Thursday, October 30, 2008

The Raven - Edgar Allen Poe


The poem, The Raven, tells the bleak tale of a man's decent into a deep depression. The raven, which I think is either a metaphor and/or a delusion, seems to be a manifestation of sorrow. The man in the poem has lost his true love, Lenore, and although he tries to occupy his mind with his books, the raven incessantly croaks the word "Nevermore" as a constant reminder of his loss. His subconscious is forever returning to thoughts of his heartbreak. The raven, an expression of his inner thoughts, taunts him to a point of woebegone madness. This contradicts Transcendentalism because the Transcendentalists thought that your inner voice was the voice of God. Something makes me doubt that God would be feeding you the cheerless word "Nevermore" repeatedly until you were too grief-stricken to go on. "'Other friends have flown before-- On the morrow he will leave me, as my Hopes have flown before' Then the bird said 'Nevermore'"

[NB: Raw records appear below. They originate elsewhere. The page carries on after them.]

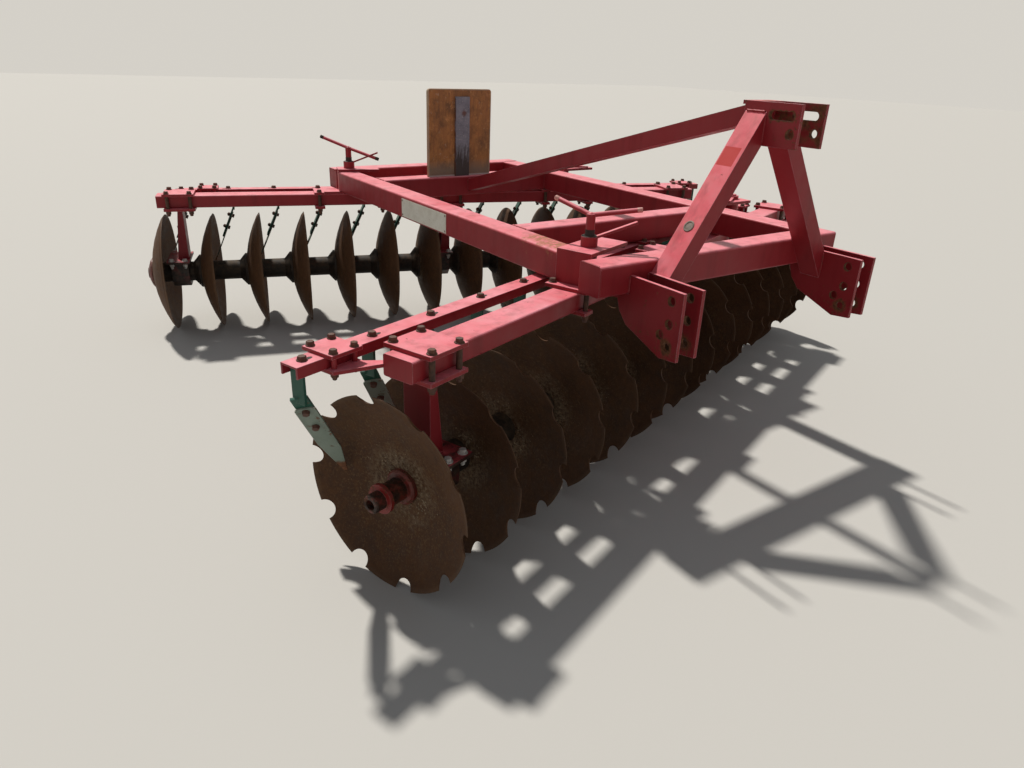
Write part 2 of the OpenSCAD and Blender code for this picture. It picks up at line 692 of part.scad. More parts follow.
place() rear_axle();
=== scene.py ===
import json
import math
import random

import bmesh
import bpy
from mathutils import Matrix, Vector


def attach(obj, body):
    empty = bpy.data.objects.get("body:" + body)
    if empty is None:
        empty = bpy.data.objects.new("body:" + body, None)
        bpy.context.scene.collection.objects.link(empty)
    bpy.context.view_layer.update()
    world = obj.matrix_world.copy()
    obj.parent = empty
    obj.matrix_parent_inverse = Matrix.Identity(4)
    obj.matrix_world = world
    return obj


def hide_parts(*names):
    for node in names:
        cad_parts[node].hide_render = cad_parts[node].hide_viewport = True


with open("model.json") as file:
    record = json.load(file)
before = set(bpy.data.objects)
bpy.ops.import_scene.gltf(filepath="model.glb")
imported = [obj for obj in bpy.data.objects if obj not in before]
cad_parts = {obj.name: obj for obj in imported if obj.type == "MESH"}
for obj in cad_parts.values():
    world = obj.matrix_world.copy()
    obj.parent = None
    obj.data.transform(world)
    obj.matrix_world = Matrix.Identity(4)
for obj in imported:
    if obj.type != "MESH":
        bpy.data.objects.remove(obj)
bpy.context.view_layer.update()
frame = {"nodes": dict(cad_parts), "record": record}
nodes = frame["nodes"]
random.seed(7)

MM = 0.001
THREAD_PITCH = 0.003
PLY_PITCH = 0.0036
TURN = 2 * math.pi
QUARTER = math.pi / 2

# Sizes shared with the solids, in millimetres
DISC_R = {"front": 290, "rear": 295}
DISC_FLAT = 88
DISC_DISH = 75
DISC_T = 6
DISC_GAP = 230
DISC_COUNT = 14
SPAN = (DISC_COUNT - 1) * DISC_GAP
BEAM_TOP = 702
BEAM_BOTTOM = 642
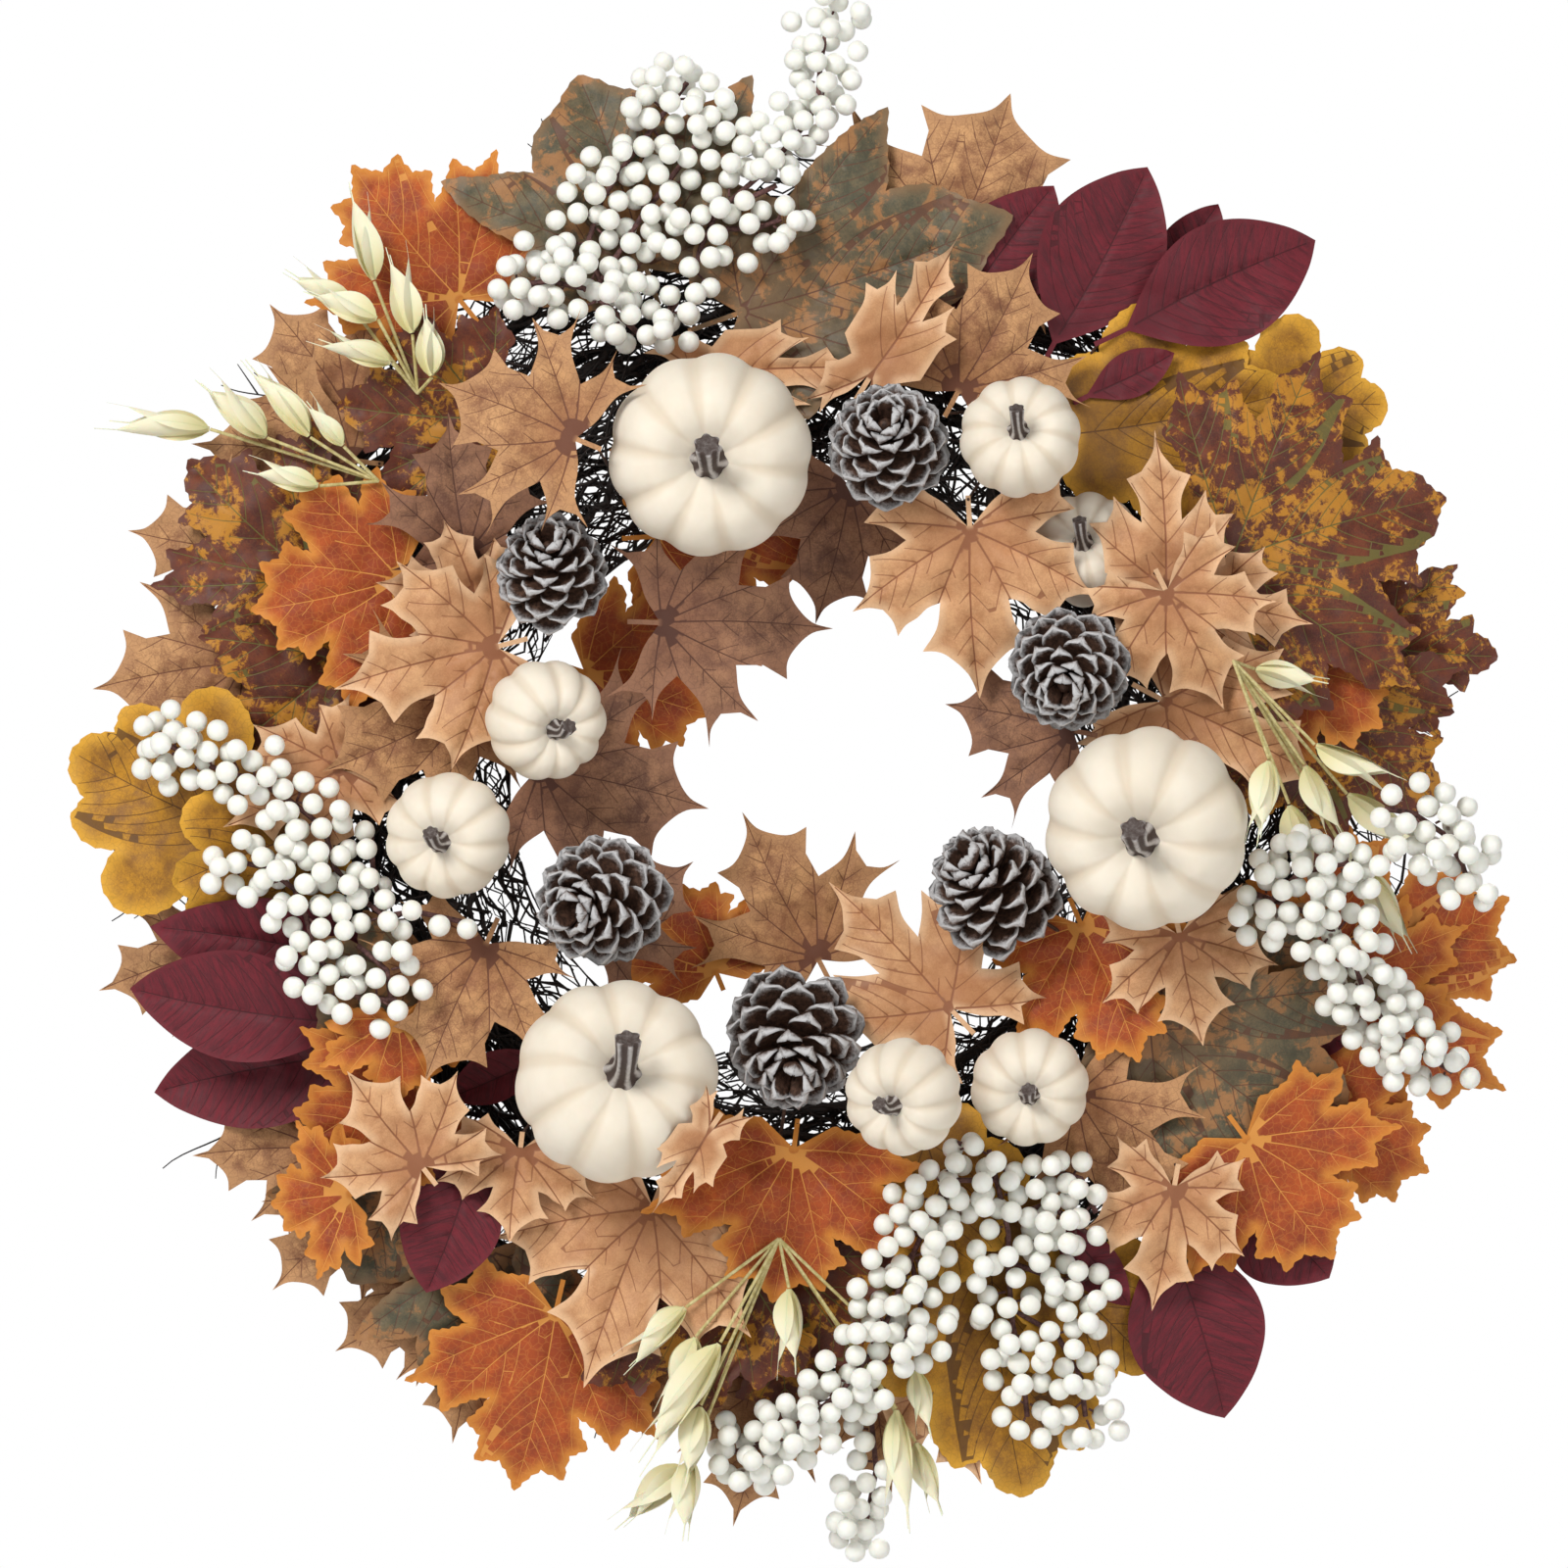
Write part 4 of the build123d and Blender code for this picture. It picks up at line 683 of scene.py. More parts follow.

When the raven enters into the chamber, he immediately perches on a bust of Athena, "Not the least obeisance made he; not a minute stopped or stayed he; But, with mien of lord or lady, perched above my chamber door - Perched upon a bust of Pallas just above my chamber door" Athena/Pallas is the goddess of wisdom. Wisdom was a virtue greatly admired by the Transcendentalists, and I think that Poe was using Athena/Pallas as the bust that the raven sat on with a purpose. Since the Transcendentalists put wisdom and thought on such a high pedestal, Poe puts his miserable raven on top of Pallas, as if to squash wisdom out. The man in the poem becomes so consumed with his grief that he lashes out at a bird that might not even exist; "'Be that word our sign of parting, bird or fiend!' I shrieked upstarting - 'Get thee back into the tempest and the Night's Plutonian shore! Leave no black plume as a token of that lie thy soul hath spoken! Leave my loneliness unbroken! - quit the bust above my door! Take thy beak from out my heart, and take thy form from off my door!' Quoth the raven, 'Nevermore.'" The man's wisdom is replaced with anguish as logical though gives way to the persistant agony of his broken heart. "And my soul from out that shadow that lies floating on the floor, Shall be lifted - nevermore!"